Тело императрицы и гроб Петра III были перенесены в крепость. После заупокойной обедни они были погребены в усыпальнице своих предков.

Тотчас по окончании погребального обряда все придворные чины получили приказание явиться ко двору. Все собрались в траурной зале кавалергардов. Трепетавшие мужчины и дамы (trembleurs et trembleuses) решили, что следует целовать руку императора, склоняясь до земли; это показалось мне весьма странным. Когда император и императрица вошли, начались такие приседания, что император не успевал поднимать этот новый род карточных капуцинов.

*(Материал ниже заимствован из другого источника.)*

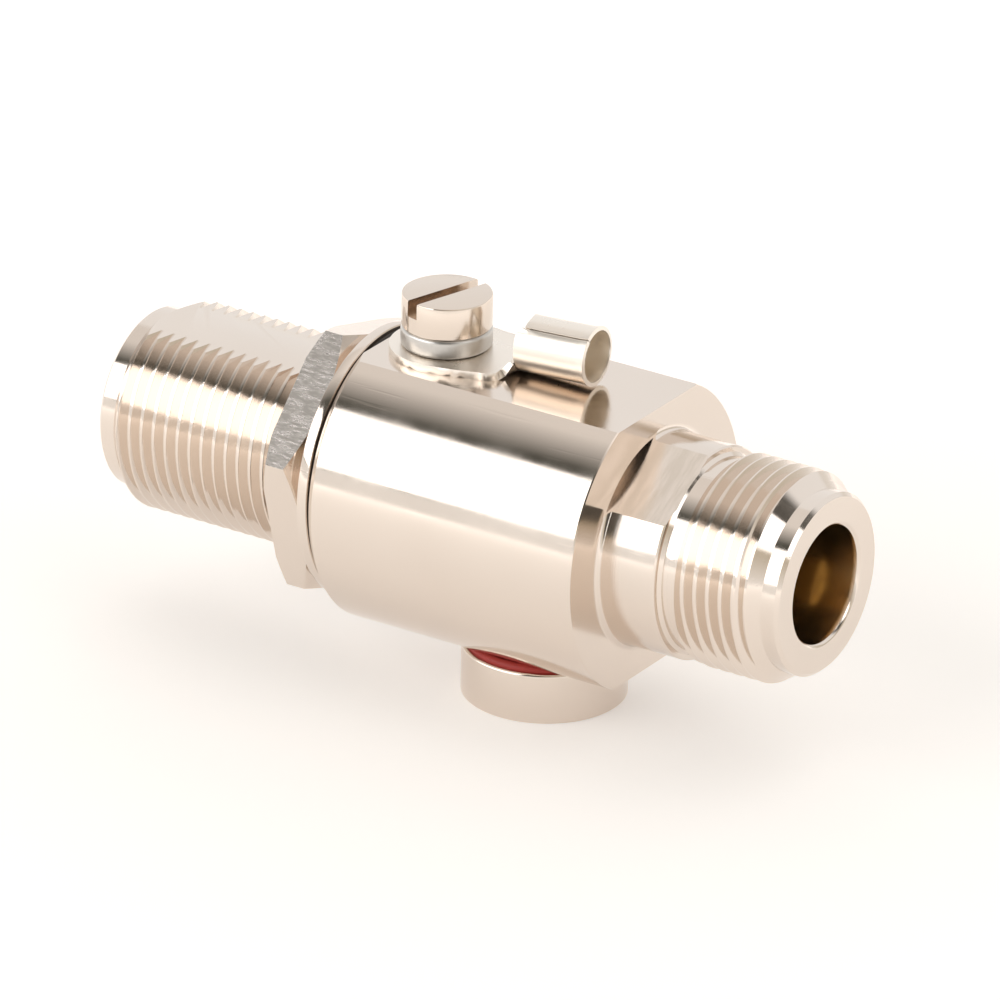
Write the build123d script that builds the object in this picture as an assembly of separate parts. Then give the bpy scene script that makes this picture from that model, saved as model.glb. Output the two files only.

Я была этим возмущена и, когда пришла моя очередь, поклонилась, как кланялась обыкновенно, и только сделала вид, будто взяла руку его величества, которую он поспешно отдернул. В быстроте этого движения поцелуй его на моей щеке прозвучал так громко, что император рассмеялся; он меня сильно поколол бородой, которой, вероятно, не брил в тот день. Я была слишком огорчена и не заметила смешной стороны этой сцены. Пожилые дамы побранили меня, зачем я не подражала их низкопоклонству. Я сказала им: «Никто не уважал Екатерины II так глубоко, как я: если я даже перед ней не раболепствовала, то не могла и не должна была этого делать перед ее сыном». Не знаю, почувствовали ли они, насколько слова мои были справедливы, но дело в том, что вскоре затем приседания до земли были отменены.